Monday, Apr. 11, 1938

Loree Out

Railroad presidents who sigh when they think of the magnificent open-field technique of Vanderbilt, Harriman, Gould and Hill, sighed again last week when Leonor Fresnel Loree, on the point of turning 80. resigned as president of Delaware & Hudson Co. Mr. Loree has a beard and a ferocious scowl. But despite his age and looks, he was always only on the fringes of the swashbuckling, end-of-the-century railroad men who ran railroads, the stock-market and a few States. He was a Harriman man, less of a giant than a tall man with aspirations.
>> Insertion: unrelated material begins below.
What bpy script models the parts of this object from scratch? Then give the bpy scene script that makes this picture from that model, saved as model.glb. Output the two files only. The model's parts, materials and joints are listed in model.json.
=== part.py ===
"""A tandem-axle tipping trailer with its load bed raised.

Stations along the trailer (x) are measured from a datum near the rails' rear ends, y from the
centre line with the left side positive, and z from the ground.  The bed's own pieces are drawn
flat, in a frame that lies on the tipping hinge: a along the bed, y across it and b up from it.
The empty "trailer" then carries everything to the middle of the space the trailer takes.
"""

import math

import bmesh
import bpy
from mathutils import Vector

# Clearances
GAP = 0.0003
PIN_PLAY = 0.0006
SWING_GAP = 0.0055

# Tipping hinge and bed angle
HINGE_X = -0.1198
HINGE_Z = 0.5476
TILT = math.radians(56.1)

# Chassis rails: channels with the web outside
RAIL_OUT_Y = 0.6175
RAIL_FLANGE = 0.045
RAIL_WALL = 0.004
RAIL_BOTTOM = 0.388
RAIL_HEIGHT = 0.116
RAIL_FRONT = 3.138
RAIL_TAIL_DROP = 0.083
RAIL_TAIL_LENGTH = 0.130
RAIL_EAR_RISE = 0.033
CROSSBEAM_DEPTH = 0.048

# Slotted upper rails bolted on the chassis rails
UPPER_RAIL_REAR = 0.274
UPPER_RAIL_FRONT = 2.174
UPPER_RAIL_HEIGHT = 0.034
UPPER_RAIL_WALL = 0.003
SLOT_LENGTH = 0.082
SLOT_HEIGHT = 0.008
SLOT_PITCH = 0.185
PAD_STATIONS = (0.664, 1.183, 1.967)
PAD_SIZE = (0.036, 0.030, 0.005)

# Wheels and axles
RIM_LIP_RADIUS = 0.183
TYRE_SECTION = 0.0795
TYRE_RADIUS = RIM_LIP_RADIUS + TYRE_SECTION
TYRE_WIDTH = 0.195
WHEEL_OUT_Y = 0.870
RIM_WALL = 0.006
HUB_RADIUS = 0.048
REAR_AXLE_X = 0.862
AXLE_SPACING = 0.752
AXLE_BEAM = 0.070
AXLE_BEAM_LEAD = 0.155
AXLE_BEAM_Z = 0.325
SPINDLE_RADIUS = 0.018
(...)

Once he worked for the Pennsylvania. Then he was president of Baltimore & Ohio, and after that of Rock Island. In 1907 Harriman picked him for Delaware & Hudson, which ran 870 miles "from nowhere to nowhere" (meaning from Wilkes-Barre, Pa. to Montreal). He already was head of a "right of way and two streaks of rust"--Kansas City Southern, from Kansas City to Port Arthur, Texas. Before long they were both making good money. Then nothing more happened till Harriman died and the Interstate Commerce Commission began talking consolidation.
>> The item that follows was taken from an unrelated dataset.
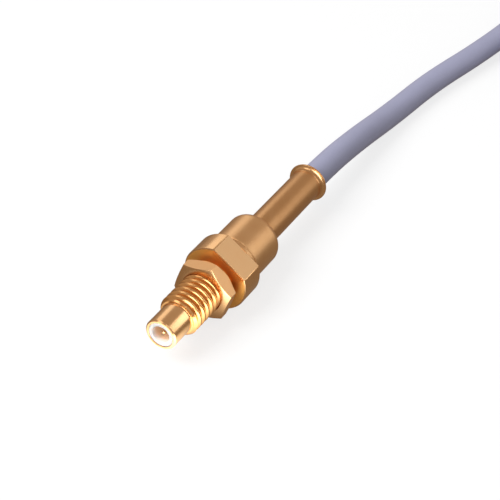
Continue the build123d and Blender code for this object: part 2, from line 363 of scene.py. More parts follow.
def insulator_white(name, gold_glow=0.0):
    """Machined white insulator with faint rings. gold_glow is how much painted tan, a painted reflection of
    the gold, there is deep in.
    """
    finish = Finish(bpy.data.materials.new(name))
    cloud = finish.noise(0.8)
    depth = finish.node(
        "ShaderNodeMapRange",
        {"interpolation_type": "SMOOTHSTEP"},
        {"Value": finish.axis(finish.place(), "Y"), "From Min": GOLD_GLOW_START, "From Max": GOLD_GLOW_END},
    )
    white = finish.tint(cloud, (0.90, 0.85, 0.82), (0.95, 0.92, 0.90))
    along = finish.axis(finish.place(1 / 0.12), "Y")
    ring = finish.node("ShaderNodeTexNoise", {"noise_dimensions": "1D"}, {"W": along, "Scale": 1.0})
    return finish.surface(
        Base_Color=finish.tint(depth * gold_glow, white, (0.92, 0.56, 0.26)),
        Roughness=0.36 + 0.1 * cloud,
        Subsurface_Weight=0.3,
        Subsurface_Radius=(1.0, 0.7, 0.5),
        Subsurface_Scale=0.3 * MM,
        Normal=finish.bump(ring * 0.002),
    )


def cable_plastic(name):
    """Lavender-grey jacket with faint dull patches."""
    finish = Finish(bpy.data.materials.new(name))
    cloud = finish.noise(3.0, detail=3.0)
    speck = finish.noise(0.35, detail=3.0)
    return finish.surface(
        Base_Color=finish.tint(0.7 * cloud + 0.3 * speck, (0.335, 0.340, 0.480), (0.400, 0.405, 0.550)),
        Roughness=0.40 + 0.14 * cloud,
        Specular_IOR_Level=0.4,
        Normal=finish.bump(cloud * 0.012 + speck * 0.004),
    )


def silver_wire(name, deep, pale):
    """Silver plating that has dulled a little."""
    finish = Finish(bpy.data.materials.new(name))
    cloud = finish.noise(0.3, detail=3.0)
    return finish.surface(
        Base_Color=finish.tint(cloud, deep, pale),
        Metallic=1.0,
        Roughness=0.26 + 0.16 * cloud,
        Normal=finish.bump(cloud * 0.002),
    )


def nylon(name):
    """Natural nylon with a soft gloss."""
    finish = Finish(bpy.data.materials.new(name))
    cloud = finish.noise(0.7)
    return finish.surface(
        Base_Color=finish.tint(cloud, (0.76, 0.75, 0.69), (0.86, 0.85, 0.80)),
        Roughness=0.34 + 0.12 * cloud,
        Subsurface_Weight=0.25,
        Subsurface_Radius=(1.0, 0.9, 0.7),
        Subsurface_Scale=0.6 * MM,
        Normal=finish.bump(cloud * 0.008),
    )


INSULATOR_WHITE = insulator_white("insulator_white")
NOSE_WHITE = insulator_white("nose_white", gold_glow=0.75)
JACKET_GREY = cable_plastic("jacket_grey")
BRAID_SILVER = silver_wire("braid_silver", (0.60, 0.59, 0.57), (0.80, 0.79, 0.76))
SOLID_WIRE = silver_wire("solid_wire", (0.74, 0.72, 0.69), (0.86, 0.85, 0.82))
NYLON_WHITE = nylon("nylon_white")
cable_jacket.data.materials.append(JACKET_GREY)
print("materials:", len(bpy.data.materials))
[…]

Time & again Mr. Loree tried to connect his two roads. Time & again the Commission shook its head. In the 1920s he inconspicuously bought into small Eastern lines like the Lehigh Valley and the Wabash, presented the Commission with a plan for a "fifth trunk line'' to rank with Pennsylvania, B. & O )., New York Central and C. & O. roads. The Commission shook its head again. To the open dismay of Mr. Loree, the Pennsylvania was allowed to buy up the Lehigh and the Wabash. But it was 1928. stocks had gone up, and Mr. Loree had $20,000,000 profit. There was plenty of cash in Delaware & Hudson when Depression hit.

Thereupon, at the bottom of the market, Mr. Loree used some of the cash to buy a clear 10% of New York Central stock. It was easily the largest New York Central holding. Railroad men spoke of the new Leonor Loree. But last week, six years after the purchase. New York Central stock was worth half what he paid for it, and Mr. Loree was weary of the game.